■ What to work on
Below are records; reproduce exactly the lines from the one that has "Write the build123d" through the one that has "arm_rise = 35", ends included, and nothing more.

■ Entries supplied
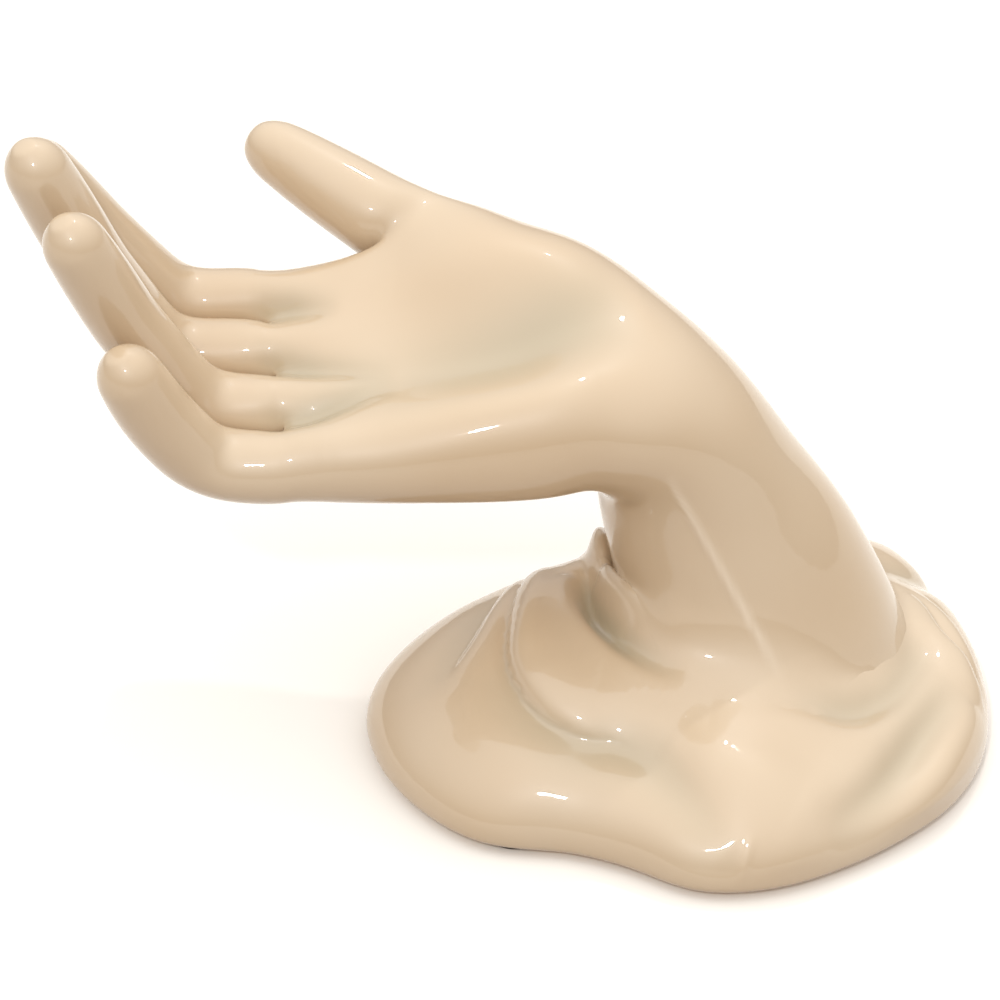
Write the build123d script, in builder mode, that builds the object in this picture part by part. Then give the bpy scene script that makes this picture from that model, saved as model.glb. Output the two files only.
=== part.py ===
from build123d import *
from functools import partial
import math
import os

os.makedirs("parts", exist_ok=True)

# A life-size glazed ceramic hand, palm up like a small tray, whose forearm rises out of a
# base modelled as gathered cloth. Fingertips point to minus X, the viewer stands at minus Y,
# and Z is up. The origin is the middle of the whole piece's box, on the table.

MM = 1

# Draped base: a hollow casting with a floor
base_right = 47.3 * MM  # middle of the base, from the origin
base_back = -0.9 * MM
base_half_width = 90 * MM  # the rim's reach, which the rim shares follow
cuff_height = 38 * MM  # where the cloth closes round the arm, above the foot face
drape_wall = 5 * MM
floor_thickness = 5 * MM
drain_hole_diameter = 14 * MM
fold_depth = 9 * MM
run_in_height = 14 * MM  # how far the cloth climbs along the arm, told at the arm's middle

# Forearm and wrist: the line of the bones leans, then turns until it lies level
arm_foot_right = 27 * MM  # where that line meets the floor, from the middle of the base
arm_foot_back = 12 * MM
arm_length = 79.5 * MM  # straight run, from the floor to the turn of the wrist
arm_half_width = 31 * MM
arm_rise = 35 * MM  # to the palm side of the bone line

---

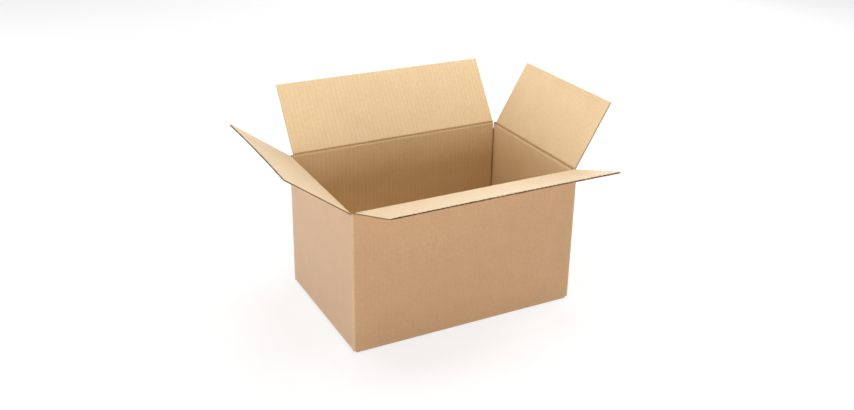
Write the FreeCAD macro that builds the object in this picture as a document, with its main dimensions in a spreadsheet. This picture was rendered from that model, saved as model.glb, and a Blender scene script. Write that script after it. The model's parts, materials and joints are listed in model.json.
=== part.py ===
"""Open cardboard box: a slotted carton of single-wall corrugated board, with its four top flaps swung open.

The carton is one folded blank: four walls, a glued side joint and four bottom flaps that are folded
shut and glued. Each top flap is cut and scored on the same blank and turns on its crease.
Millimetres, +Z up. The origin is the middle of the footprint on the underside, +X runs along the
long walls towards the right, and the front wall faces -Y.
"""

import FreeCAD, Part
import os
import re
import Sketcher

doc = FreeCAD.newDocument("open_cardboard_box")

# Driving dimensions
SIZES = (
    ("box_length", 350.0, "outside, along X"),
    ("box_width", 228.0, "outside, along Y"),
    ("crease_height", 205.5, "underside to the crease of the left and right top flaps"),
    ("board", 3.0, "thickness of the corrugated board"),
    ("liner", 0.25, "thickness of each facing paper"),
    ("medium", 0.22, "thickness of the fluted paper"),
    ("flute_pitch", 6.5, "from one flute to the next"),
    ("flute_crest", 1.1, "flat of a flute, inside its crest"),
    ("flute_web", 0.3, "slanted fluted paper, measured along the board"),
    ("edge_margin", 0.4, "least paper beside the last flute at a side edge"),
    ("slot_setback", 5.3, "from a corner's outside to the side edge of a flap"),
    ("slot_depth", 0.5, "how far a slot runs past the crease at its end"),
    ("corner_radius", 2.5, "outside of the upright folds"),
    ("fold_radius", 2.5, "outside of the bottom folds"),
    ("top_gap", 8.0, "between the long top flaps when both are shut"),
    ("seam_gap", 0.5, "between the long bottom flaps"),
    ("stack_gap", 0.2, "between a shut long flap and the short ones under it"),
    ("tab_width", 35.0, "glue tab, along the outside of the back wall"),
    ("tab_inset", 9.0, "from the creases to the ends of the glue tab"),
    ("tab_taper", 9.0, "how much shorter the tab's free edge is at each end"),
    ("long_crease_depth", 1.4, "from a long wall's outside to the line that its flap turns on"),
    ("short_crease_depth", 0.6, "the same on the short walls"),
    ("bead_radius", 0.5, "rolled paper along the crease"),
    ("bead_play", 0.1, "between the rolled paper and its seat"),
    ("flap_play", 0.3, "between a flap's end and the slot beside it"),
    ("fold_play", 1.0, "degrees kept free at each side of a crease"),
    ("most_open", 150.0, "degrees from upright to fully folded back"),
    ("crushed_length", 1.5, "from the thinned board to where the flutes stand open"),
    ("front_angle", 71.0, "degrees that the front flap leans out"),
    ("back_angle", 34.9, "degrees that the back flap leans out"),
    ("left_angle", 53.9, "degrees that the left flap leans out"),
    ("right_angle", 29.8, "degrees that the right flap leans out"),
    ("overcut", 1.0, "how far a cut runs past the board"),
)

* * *

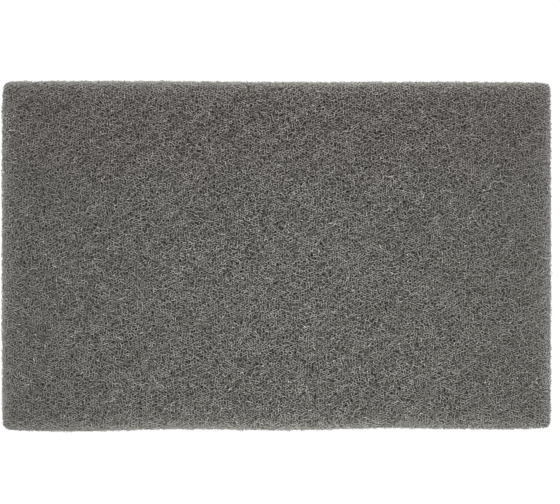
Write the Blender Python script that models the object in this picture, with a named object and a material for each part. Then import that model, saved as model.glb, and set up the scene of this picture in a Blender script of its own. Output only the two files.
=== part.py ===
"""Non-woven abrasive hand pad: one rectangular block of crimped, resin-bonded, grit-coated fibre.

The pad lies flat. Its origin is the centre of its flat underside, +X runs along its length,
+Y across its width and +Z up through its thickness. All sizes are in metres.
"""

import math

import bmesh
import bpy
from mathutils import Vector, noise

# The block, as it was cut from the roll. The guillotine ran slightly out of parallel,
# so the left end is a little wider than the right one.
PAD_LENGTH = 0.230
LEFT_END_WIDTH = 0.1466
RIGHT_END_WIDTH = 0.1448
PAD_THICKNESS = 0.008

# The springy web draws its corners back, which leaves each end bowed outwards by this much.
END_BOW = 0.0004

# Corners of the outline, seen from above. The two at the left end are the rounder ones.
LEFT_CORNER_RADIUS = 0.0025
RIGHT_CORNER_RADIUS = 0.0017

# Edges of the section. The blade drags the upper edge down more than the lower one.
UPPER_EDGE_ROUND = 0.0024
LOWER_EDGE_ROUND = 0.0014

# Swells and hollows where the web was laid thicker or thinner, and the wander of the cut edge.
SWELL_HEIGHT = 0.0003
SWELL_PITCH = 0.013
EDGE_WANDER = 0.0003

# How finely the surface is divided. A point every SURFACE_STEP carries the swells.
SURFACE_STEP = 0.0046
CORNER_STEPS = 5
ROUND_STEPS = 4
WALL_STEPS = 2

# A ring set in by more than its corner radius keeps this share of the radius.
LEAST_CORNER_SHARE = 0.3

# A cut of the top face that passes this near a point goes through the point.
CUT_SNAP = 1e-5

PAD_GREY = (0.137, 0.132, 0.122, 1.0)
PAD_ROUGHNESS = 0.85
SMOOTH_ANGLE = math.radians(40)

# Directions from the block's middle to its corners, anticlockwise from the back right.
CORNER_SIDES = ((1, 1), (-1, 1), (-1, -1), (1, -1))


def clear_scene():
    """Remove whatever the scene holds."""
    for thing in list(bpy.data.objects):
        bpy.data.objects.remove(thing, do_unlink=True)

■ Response
Write the build123d script, in builder mode, that builds the object in this picture part by part. Then give the bpy scene script that makes this picture from that model, saved as model.glb. Output the two files only.
=== part.py ===
from build123d import *
from functools import partial
import math
import os

os.makedirs("parts", exist_ok=True)

# A life-size glazed ceramic hand, palm up like a small tray, whose forearm rises out of a
# base modelled as gathered cloth. Fingertips point to minus X, the viewer stands at minus Y,
# and Z is up. The origin is the middle of the whole piece's box, on the table.

MM = 1

# Draped base: a hollow casting with a floor
base_right = 47.3 * MM  # middle of the base, from the origin
base_back = -0.9 * MM
base_half_width = 90 * MM  # the rim's reach, which the rim shares follow
cuff_height = 38 * MM  # where the cloth closes round the arm, above the foot face
drape_wall = 5 * MM
floor_thickness = 5 * MM
drain_hole_diameter = 14 * MM
fold_depth = 9 * MM
run_in_height = 14 * MM  # how far the cloth climbs along the arm, told at the arm's middle

# Forearm and wrist: the line of the bones leans, then turns until it lies level
arm_foot_right = 27 * MM  # where that line meets the floor, from the middle of the base
arm_foot_back = 12 * MM
arm_length = 79.5 * MM  # straight run, from the floor to the turn of the wrist
arm_half_width = 31 * MM
arm_rise = 35 * MM  # to the palm side of the bone line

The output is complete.